### THE PROBLEM
Could every line of the data be printed exactly as it reads?

Begin RECORDS TO PROCESS

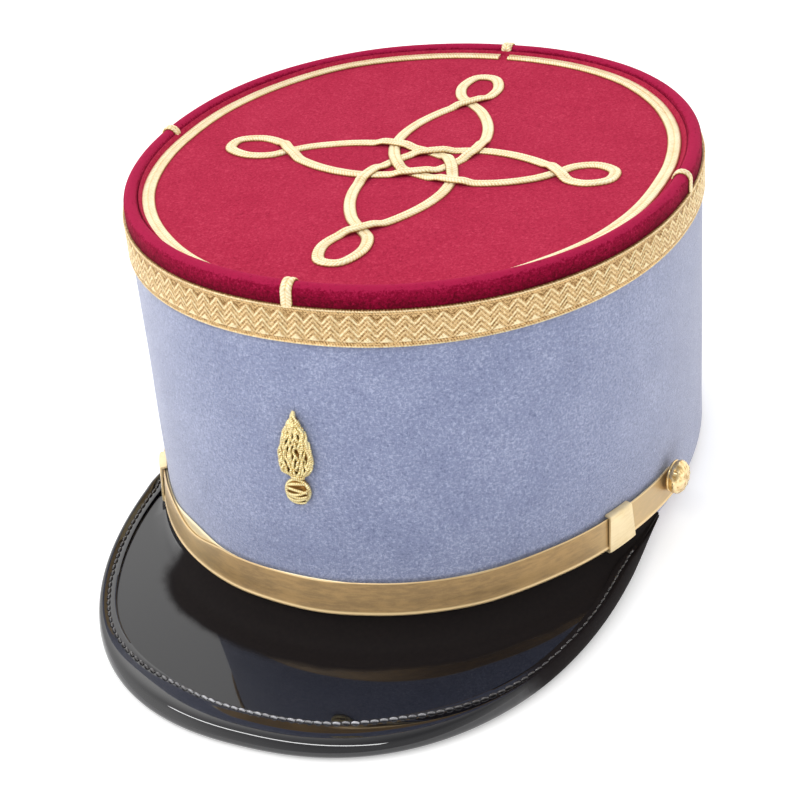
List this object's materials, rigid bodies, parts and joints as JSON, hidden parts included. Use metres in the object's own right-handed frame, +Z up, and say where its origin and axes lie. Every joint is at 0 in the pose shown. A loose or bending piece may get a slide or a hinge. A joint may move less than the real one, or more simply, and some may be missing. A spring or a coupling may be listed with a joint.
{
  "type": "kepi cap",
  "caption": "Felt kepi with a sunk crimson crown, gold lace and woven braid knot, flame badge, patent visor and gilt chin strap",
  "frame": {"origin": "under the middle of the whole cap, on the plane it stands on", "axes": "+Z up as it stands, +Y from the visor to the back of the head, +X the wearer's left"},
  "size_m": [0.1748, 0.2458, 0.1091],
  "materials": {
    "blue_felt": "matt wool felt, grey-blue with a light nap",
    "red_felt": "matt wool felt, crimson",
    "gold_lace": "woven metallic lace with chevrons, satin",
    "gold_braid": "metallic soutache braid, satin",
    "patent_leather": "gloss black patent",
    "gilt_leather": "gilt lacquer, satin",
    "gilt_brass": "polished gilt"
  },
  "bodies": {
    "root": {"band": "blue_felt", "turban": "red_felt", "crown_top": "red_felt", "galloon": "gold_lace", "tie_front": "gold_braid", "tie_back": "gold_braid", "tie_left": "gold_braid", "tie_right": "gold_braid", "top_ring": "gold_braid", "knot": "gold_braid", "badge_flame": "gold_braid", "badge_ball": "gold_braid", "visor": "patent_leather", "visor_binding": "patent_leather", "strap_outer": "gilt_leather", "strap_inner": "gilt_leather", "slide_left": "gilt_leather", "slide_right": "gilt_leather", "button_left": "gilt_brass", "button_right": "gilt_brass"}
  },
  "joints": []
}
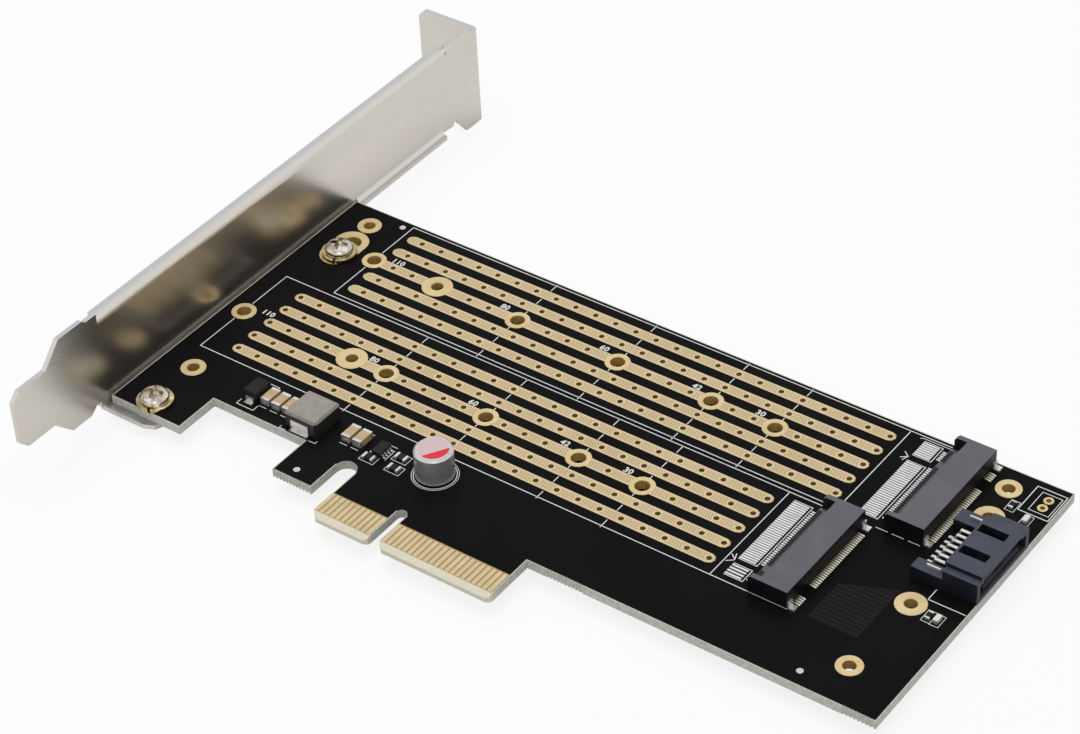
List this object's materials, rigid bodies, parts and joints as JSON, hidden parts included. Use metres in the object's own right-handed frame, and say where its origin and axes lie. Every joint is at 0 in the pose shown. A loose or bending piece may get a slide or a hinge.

End RECORDS TO PROCESS

### OUTPUT OF THE EXERCISE
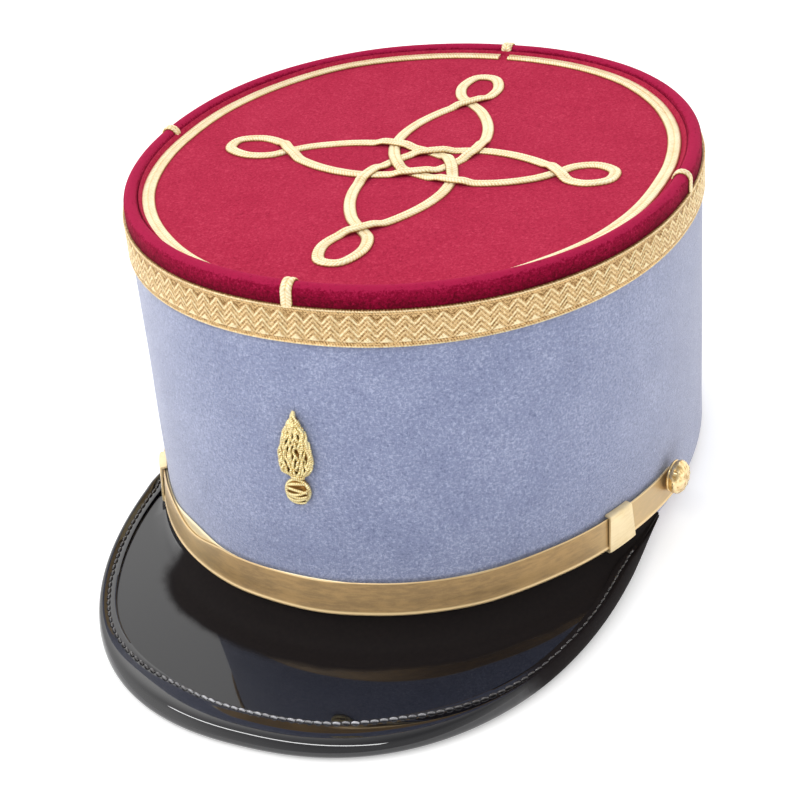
List this object's materials, rigid bodies, parts and joints as JSON, hidden parts included. Use metres in the object's own right-handed frame, +Z up, and say where its origin and axes lie. Every joint is at 0 in the pose shown. A loose or bending piece may get a slide or a hinge. A joint may move less than the real one, or more simply, and some may be missing. A spring or a coupling may be listed with a joint.
{
  "type": "kepi cap",
  "caption": "Felt kepi with a sunk crimson crown, gold lace and woven braid knot, flame badge, patent visor and gilt chin strap",
  "frame": {"origin": "under the middle of the whole cap, on the plane it stands on", "axes": "+Z up as it stands, +Y from the visor to the back of the head, +X the wearer's left"},
  "size_m": [0.1748, 0.2458, 0.1091],
  "materials": {
    "blue_felt": "matt wool felt, grey-blue with a light nap",
    "red_felt": "matt wool felt, crimson",
    "gold_lace": "woven metallic lace with chevrons, satin",
    "gold_braid": "metallic soutache braid, satin",
    "patent_leather": "gloss black patent",
    "gilt_leather": "gilt lacquer, satin",
    "gilt_brass": "polished gilt"
  },
  "bodies": {
    "root": {"band": "blue_felt", "turban": "red_felt", "crown_top": "red_felt", "galloon": "gold_lace", "tie_front": "gold_braid", "tie_back": "gold_braid", "tie_left": "gold_braid", "tie_right": "gold_braid", "top_ring": "gold_braid", "knot": "gold_braid", "badge_flame": "gold_braid", "badge_ball": "gold_braid", "visor": "patent_leather", "visor_binding": "patent_leather", "strap_outer": "gilt_leather", "strap_inner": "gilt_leather", "slide_left": "gilt_leather", "slide_right": "gilt_leather", "button_left": "gilt_brass", "button_right": "gilt_brass"}
  },
  "joints": []
}
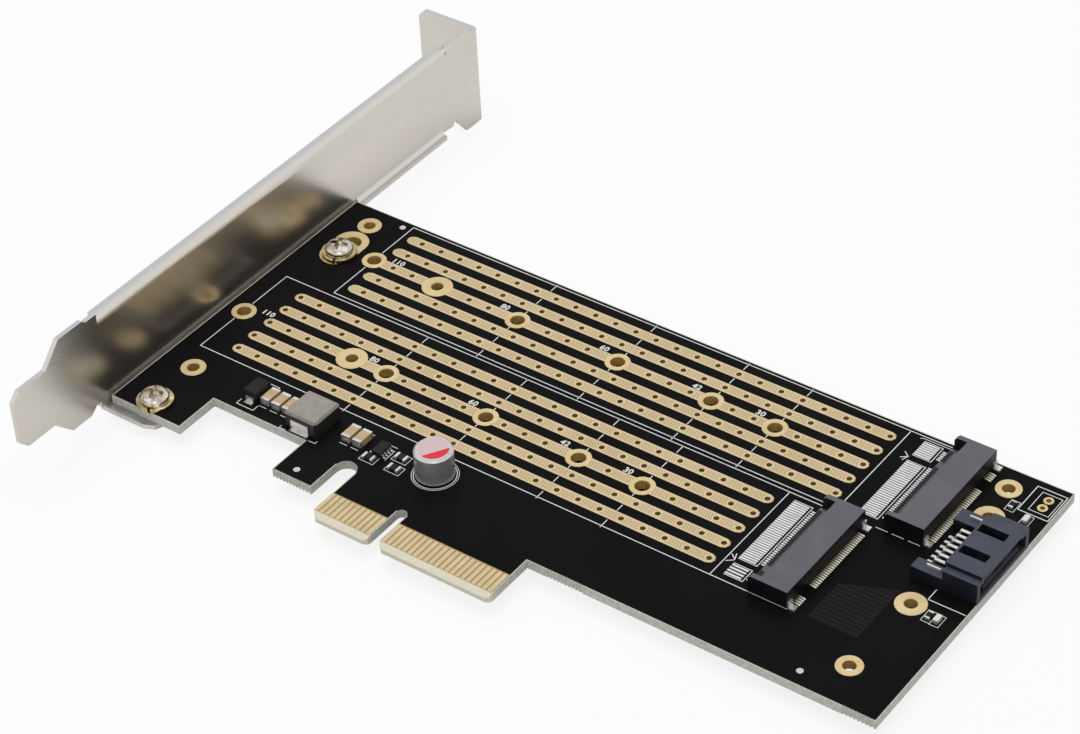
List this object's materials, rigid bodies, parts and joints as JSON, hidden parts included. Use metres in the object's own right-handed frame, and say where its origin and axes lie. Every joint is at 0 in the pose shown. A loose or bending piece may get a slide or a hinge.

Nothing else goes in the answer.